The False Dichotomy of Efficiency vs. Security
The DOGE mission is predicated on the idea that federal agencies are bloated and slow. While often true, the "slowness" of these agencies is frequently a byproduct of built-in friction designed to protect data integrity. Security, by definition, is an efficiency-reducing measure. It requires logs, checks, balances, and wait times.
The "DOGE Staffer" incident illustrates the danger of treating data security as "red tape" to be cut. When the mandate to find savings overrides the protocol for data handling, the "Shadow Cost" of the resulting security breach often exceeds the potential savings found in the audit.
The staffer’s access prioritized Availability (having the data ready for the audit) at the absolute expense of Confidentiality and Integrity. This is a fundamental miscalculation in system design. If the audit identifies $1 billion in waste but exposes data that costs the economy $10 billion in fraud and identity restoration, the net utility of the DOGE intervention is negative.
Structural Recommendations for Transition Oversight
To prevent the recurrence of such a breach during periods of rapid governmental restructuring, a "Non-Persistent Access" framework must be mandated.
- Air-Gapped Auditing: External entities like DOGE should never work within the production environment of a federal database. Instead, they should operate on "Sanitized Data Lakes"—copies of the data where PII has been masked or hashed, leaving only the financial variables necessary for efficiency modeling.
- Multi-Party Authorization (MPA): No single credential, regardless of the user's political rank, should be capable of querying the master record. Any query for individual PII should require a "digital key" held by a career civil servant (the data custodian) and a second key held by the auditor.
- Immutable Audit Trails: Access logs must be mirrored to a third-party, tamper-proof environment (such as a private blockchain or a write-once-read-many (WORM) storage system) that is outside the chain of command of the person performing the audit. This ensures that even if a pardon is issued, the record of the transgression remains indelible for future legislative or public scrutiny.
The failure at the SSA is a warning that "Government Efficiency" cannot be achieved through the degradation of "Systemic Security." The next phase of administrative reform must treat data as a high-value asset requiring a "Zero Trust" architecture, where no staffer—regardless of their proximity to power—is trusted by default. The move must be toward a system where the "God-level" access itself is deleted from the architecture, replaced by a distributed, verified, and transparent chain of custody.
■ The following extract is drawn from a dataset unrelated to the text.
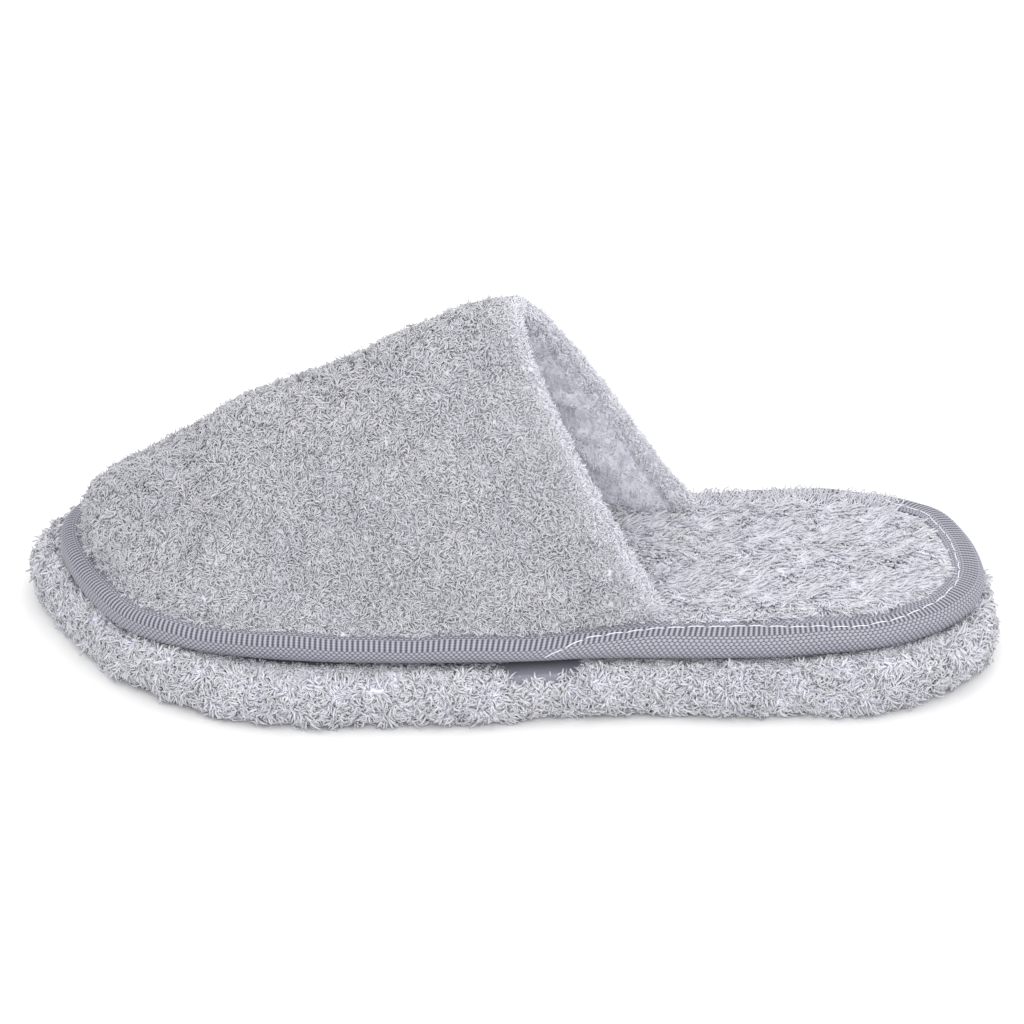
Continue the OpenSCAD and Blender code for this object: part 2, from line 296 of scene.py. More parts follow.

The strategic play now is a mandatory audit of all DOGE-related access tokens across every federal department to determine if similar "God-level" permissions have been granted elsewhere. Immediate revocation of administrative privileges for non-career personnel and the implementation of a "Read-Only" mandate for all efficiency staffers is the only way to stabilize the current identity-risk profile of the federal government.